Comment situeriez-vous le LAAS dans la communauté aujourd’hui ?
L’évolution thématique me paraît très adéquate et correcte, car elle a permis surtout pour les plus jeunes chercheurs de travailler et de contribuer dans les sujets scientifiques les plus importants de l’actualité en automatique. Des applications théoriques et pratiques sont envisagées, comme le confirme l’interview d’un collègue de votre laboratoire dans un numéro récent de la Lettre du LAAS1. Finalement, aujourd’hui le LAAS occupe dans la communauté une place semblable à celle de ses débuts. Il est un lieu où est menée de la recherche de qualité, qui contribue au développement de la science. Des études pointues et importantes sont menées dans le scénario de la recherche.
Le LAAS célèbre ses 40 ans. Que cela vous inspire-t-il ?
Je dirais qu’en ce 40e anniversaire du LAAS, les idées et les plus profonds désirs de son fondateur Jean Lagasse ont été accomplis. Sur un plan plus personnel, je garde bien sûr la France, Toulouse et le LAAS dans mon coeur, d’autant que mon fils est né fin 1977 dans votre belle ville.

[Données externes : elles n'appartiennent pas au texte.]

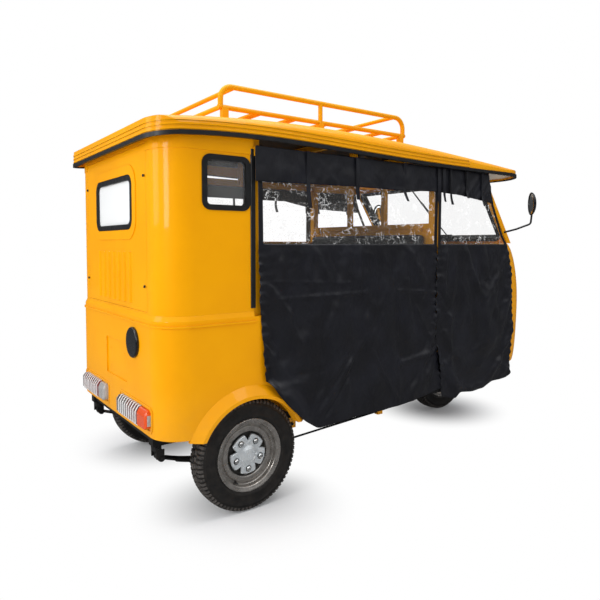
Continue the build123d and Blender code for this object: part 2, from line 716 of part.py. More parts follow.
# Pads: X range, half width, height of the top
BACK_TOP = PARTITION_RAIL - 28
REAR_BACK_TOP = 1270
REAR_SEAT_HALF = 420
SEAT_HALF = 530
CUSHIONS = {
    "rear_seat_cushion": ((BODY_REAR + 111, BODY_REAR + 486), REAR_SEAT_HALF, CUSHION_TOP),
    "rear_seat_back": ((BODY_REAR + 26, BODY_REAR + 106), REAR_SEAT_HALF, REAR_BACK_TOP),
    "front_seat_cushion": ((PARTITION_X - 411, PARTITION_X - 81), SEAT_HALF, CUSHION_TOP),
    "front_seat_back": ((PARTITION_X - 76, PARTITION_X - 3), SEAT_HALF, BACK_TOP),
    "driver_seat_cushion": ((PARTITION_X + 74, PARTITION_X + 349), SEAT_HALF, CUSHION_TOP),
    "driver_seat_back": ((PARTITION_X + 3, PARTITION_X + 69), SEAT_HALF, BACK_TOP),
}
PAD_CORNER = 24


def cushion(x, half, top):
    """Plain pad that stands on its seat box, a small gap clear of its neighbours."""
    gap = SEAT_GAP
    pad = block((x[0] + gap, x[1] - gap), (gap - half, half - gap), (CUSHION_TOP - CUSHION + gap, top))
    return fillet(pad.edges(), PAD_CORNER)


def battery_pack():
    return block((-290, 10), (-260, 260), (FLOOR_TOP, 640))


def guard_rail():
    y = PILLAR_Y
    return rod((CABIN_FRONT + 42, y, 1228), (PARTITION_X - 20, y, 1228), 10)


# Windscreen, drawn in its own leaning plane
SCREEN_LEAN = math.hypot(1, SCREEN_SLOPE)
SCREEN_NORMAL = (1 / SCREEN_LEAN, 0, SCREEN_SLOPE / SCREEN_LEAN)
SCREEN_PLANE = Plane((SCREEN_FOOT, 0, SCREEN_FOOT_Z), x_dir=(0, 1, 0), z_dir=SCREEN_NORMAL)
SCREEN_LENGTH = (SCREEN_HEAD_Z - SCREEN_FOOT_Z) * SCREEN_LEAN
SCREEN_HALF = 588
SCREEN_DEPTH = 34


def screen_view(sketch, depth):
    low, high = depth
    return extrude(SCREEN_PLANE * (Pos(0, 0, low) * sketch), amount=high - low)


SCREEN_GLAZING = (2 * SCREEN_HALF - 60, SCREEN_LENGTH - 50, 50, (0, SCREEN_LENGTH / 2 + 4))


def windscreen_frame():
    half = SCREEN_DEPTH / 2
    ring = Pos(0, SCREEN_LENGTH / 2) * Rectangle(2 * SCREEN_HALF, SCREEN_LENGTH + 60)
    ring = screen_view(ring - cut_size(SCREEN_GLAZING, GASKET_BITE), (-half, half))
    wide, behind, ahead = SCREEN_HALF + 1, SCREEN_HEAD - 100, SCREEN_FOOT + 100
    ring -= block((behind, ahead), (-wide, wide), (NOSE_TOP - 100, NOSE_TOP))
    ring -= block((behind, SCREEN_HEAD + 20), (-wide, wide), (HEADER_LOW, ROOF_CLEAR))
    return ring - block((behind, ahead), (-wide, wide), (SCREEN_HEAD_Z + 12, ROOF_CLEAR))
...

1 Il s’agit de Denis Arzelier, dans la Lettre du LAAS n° 36,
janvier 2008, page 14.
José Claudio Geromel est professeur à l’université de Campinas au Brésil et chercheur au CNPq (équivalent brésilien du CNRS). Son activité de recherche en automatique concerne la commande et le filtrage robuste, la programmation mathématique et les systèmes avec commutation. Il est membre de l’académie brésilienne des sciences et chevalier dans l’Ordre des palmes académiques français.
Avec 59 thèses soutenues par ses ressortissants entre 1968 et 2008, le Brésil est, de loin, le premier pourvoyeur au LAAS de doctorants étrangers.